Most hotels in Europe now carry channels in English. In addition, many Irish holidaymakers carry their laptops with them and because of the proliferation of electronic 'hot spots' can access email and news websites in coffee shops and airports at the drop of a keystroke.

Not only does this give the traveller international news (the reports of yesterday's air-crash in Greece were available within an hour of the plane going down) but it allows people overseas to be, if anything, MORE on top of what's happening at home than are the locals.

The same applies to GSM phones. Americans say they can tell Irish tourists from others, these days, at a glance.

The Irish are the ones who walk around with their phones held out in front of them, thumbs madly lashing at the numbers. Americans (who don't do much texting) maintain that the Irish are more hooked on texting, and identifiable thereby, than any other nation in the world.

All of which leads to the kind of thing that happened to my boss, when he got a text from a hassled client and phoned her within seconds of the arrival of the message. She noticed the ambient noise around his voice.

"There's great craic going on in the background," she said.

"You in a pub?"

"No, I'm having lunch with my family at a beach café in Sicily," came the answer.

She was mortified, because the received wisdom is that holidays are sacrosanct: interrupting them by even a short phonecall about domestic issues will destroy their recuperative function as badly as halting antibiotics as soon as the septic throat feels better.

This precious myth of restorative isolation with one's family actually runs counter to a century of data. Take, for example, the memories of Mike Royko's son. Mike Royko wrote the definitive book about Mayor Daley and when he made a bit of money from that publication, took his family to Europe.

"If my mother stopped to talk to a sidewalk vendor or somebody who made scarves, my father would mutter, 'God damn it, we have to go,'" David Royko, one of the two boys, remembers.

"He had something else he wanted us to see even if we didn't want to see it. He had planned to see everything in Europe that was significant for 2,000 years and he wanted to do it in 30 days."

THAT about sums up the experience of generations who experienced true family holidays divorced from the concerns of home and didn't enjoy them that much.

Yet, today, holidaymakers who stay in contact with the office are regarded as a sorry bunch who lack the ability to get out of harness and really LIVE.

Significantly, this is not the case in America, where long holidays are rare.

According to David Brooks's On Paradise Drive, published last year, the average American works 350 hours a year nearly 10 weeks longer than the average European.

"For the first time in history, " Brooks observes, "people at the top of the income ladder work longer hours than people at the bottom. Over the past 20 years, the proportion of American managers and professionals who work over 50 hours a week has increased by a third."

Managers and professionals, the very people who, at least in theory, have control over the number of hours they work, are choosing to work longer than they have to, and much longer than people in other times and places who had no choice about it.

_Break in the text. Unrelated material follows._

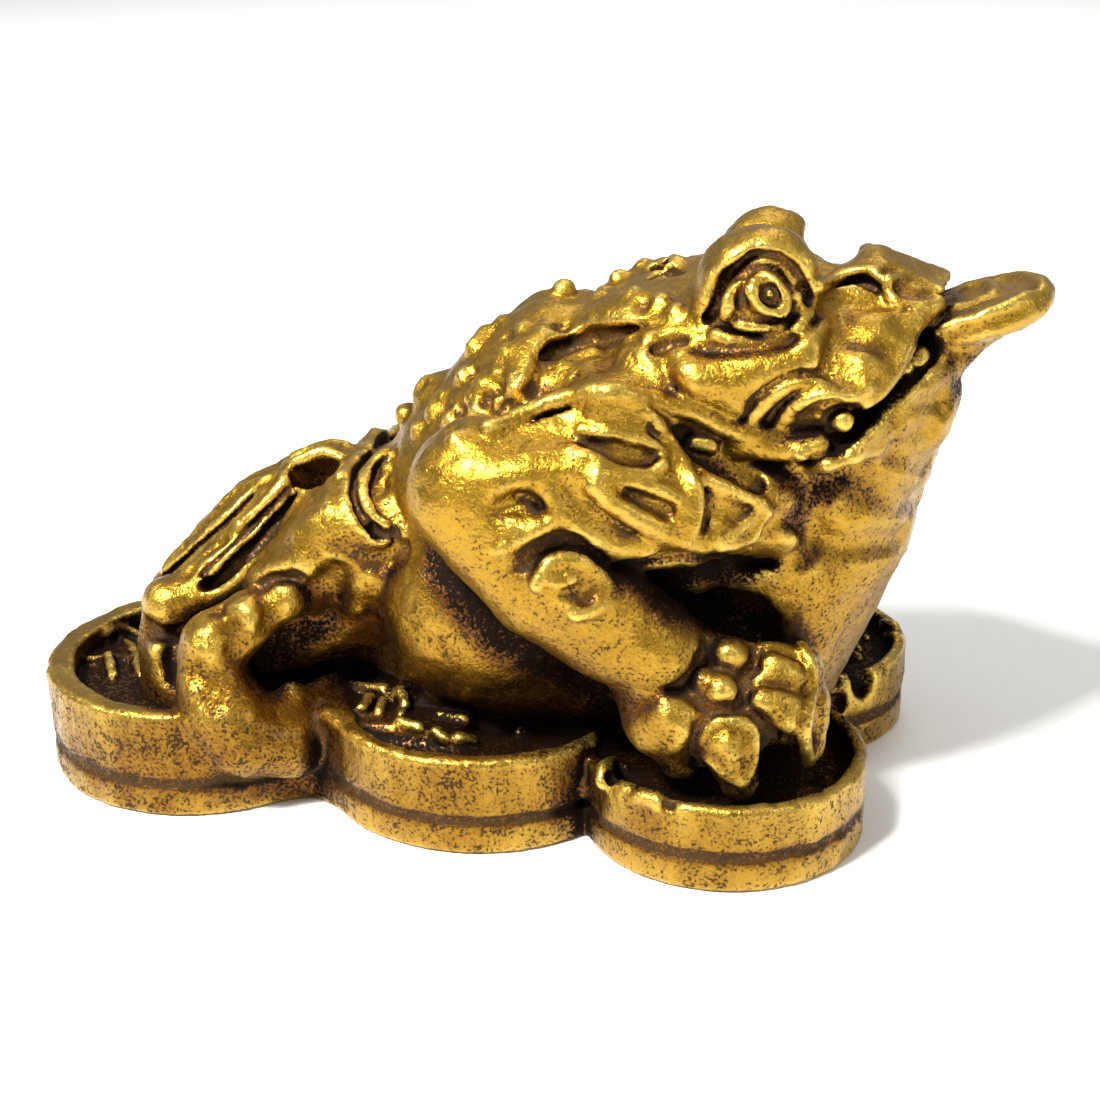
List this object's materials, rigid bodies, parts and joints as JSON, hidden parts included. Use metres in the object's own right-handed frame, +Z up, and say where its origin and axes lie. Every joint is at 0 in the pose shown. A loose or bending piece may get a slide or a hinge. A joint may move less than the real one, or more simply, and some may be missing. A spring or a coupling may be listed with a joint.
{
  "type": "money toad figure",
  "caption": "Three-legged toad with warty back, sitting on a ring of coins with a coin held in its open mouth, cast in one piece.",
  "frame": {"origin": "under the middle of the figure, on the plane it stands on", "axes": "+Z up, +X the way the toad looks, +Y its left"},
  "size_m": [0.0764, 0.0414, 0.0437],
  "materials": {
    "antique_gold": "polished brass gold on the high parts, dark brown patina in the hollows, fine dark specks"
  },
  "bodies": {
    "root": {"money_toad": "antique_gold"}
  },
  "joints": []
}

"If we compare our employment patterns with the workday of a hunter-gatherer in the Peruvian forests (three to four hours), the average work week in pre-revolutionary France (four days), or the annual number of work-free days in fourth-century Rome (175), we seem a very hard-driven lot," says anthropologist Margaret Visser.

Irish people, particularly those who buy into the idea of work/life balance, are self-conscious about choosing to work longer hours, but they're doing it, nonetheless, and staying in constant contact with the office even when they're on annual leave.

They're doing so in the teeth of reproving glances and comments about workaholics shortening their lifespans.

('Workaholic' is the term of abuse applied to people who love their work by people who hate their work.) It may not be cause-and-effect, but the fact is that the people educated, wealthy and absorbed by their work who live longest tend also to be those who take laptops and mobile phones on holiday.

Work is where we spend the bulk of our life and where we weave essential strands of personal identity and self-worth. Why shouldn't we take it with us to the sun?